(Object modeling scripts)
━━━━━━━━━━
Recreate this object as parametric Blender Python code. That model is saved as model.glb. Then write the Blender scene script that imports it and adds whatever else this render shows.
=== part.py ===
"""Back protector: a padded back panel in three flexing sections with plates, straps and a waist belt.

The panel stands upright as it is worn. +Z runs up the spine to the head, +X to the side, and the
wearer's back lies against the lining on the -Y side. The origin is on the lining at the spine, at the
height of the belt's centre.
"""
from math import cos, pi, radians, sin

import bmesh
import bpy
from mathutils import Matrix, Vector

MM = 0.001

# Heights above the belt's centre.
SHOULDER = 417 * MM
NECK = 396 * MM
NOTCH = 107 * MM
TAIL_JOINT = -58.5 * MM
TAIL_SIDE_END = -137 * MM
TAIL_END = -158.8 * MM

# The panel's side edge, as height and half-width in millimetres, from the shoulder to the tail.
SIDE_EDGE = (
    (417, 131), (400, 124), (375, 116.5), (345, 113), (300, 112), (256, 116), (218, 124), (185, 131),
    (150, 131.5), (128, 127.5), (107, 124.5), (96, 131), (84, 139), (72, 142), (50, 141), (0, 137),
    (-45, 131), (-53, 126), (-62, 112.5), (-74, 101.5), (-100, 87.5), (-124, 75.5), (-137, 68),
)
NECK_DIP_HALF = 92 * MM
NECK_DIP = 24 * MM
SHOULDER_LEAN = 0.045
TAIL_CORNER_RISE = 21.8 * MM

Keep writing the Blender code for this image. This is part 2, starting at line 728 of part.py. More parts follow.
━━━━━━━━━━
Every line of the data above should be copied exactly.

Recreate this object as parametric Blender Python code. That model is saved as model.glb. Then write the Blender scene script that imports it and adds whatever else this render shows.
=== part.py ===
"""Back protector: a padded back panel in three flexing sections with plates, straps and a waist belt.

The panel stands upright as it is worn. +Z runs up the spine to the head, +X to the side, and the
wearer's back lies against the lining on the -Y side. The origin is on the lining at the spine, at the
height of the belt's centre.
"""
from math import cos, pi, radians, sin

import bmesh
import bpy
from mathutils import Matrix, Vector

MM = 0.001

# Heights above the belt's centre.
SHOULDER = 417 * MM
NECK = 396 * MM
NOTCH = 107 * MM
TAIL_JOINT = -58.5 * MM
TAIL_SIDE_END = -137 * MM
TAIL_END = -158.8 * MM

# The panel's side edge, as height and half-width in millimetres, from the shoulder to the tail.
SIDE_EDGE = (
    (417, 131), (400, 124), (375, 116.5), (345, 113), (300, 112), (256, 116), (218, 124), (185, 131),
    (150, 131.5), (128, 127.5), (107, 124.5), (96, 131), (84, 139), (72, 142), (50, 141), (0, 137),
    (-45, 131), (-53, 126), (-62, 112.5), (-74, 101.5), (-100, 87.5), (-124, 75.5), (-137, 68),
)
NECK_DIP_HALF = 92 * MM
NECK_DIP = 24 * MM
SHOULDER_LEAN = 0.045
TAIL_CORNER_RISE = 21.8 * MM

Keep writing the Blender code for this image. This is part 2, starting at line 728 of part.py. More parts follow.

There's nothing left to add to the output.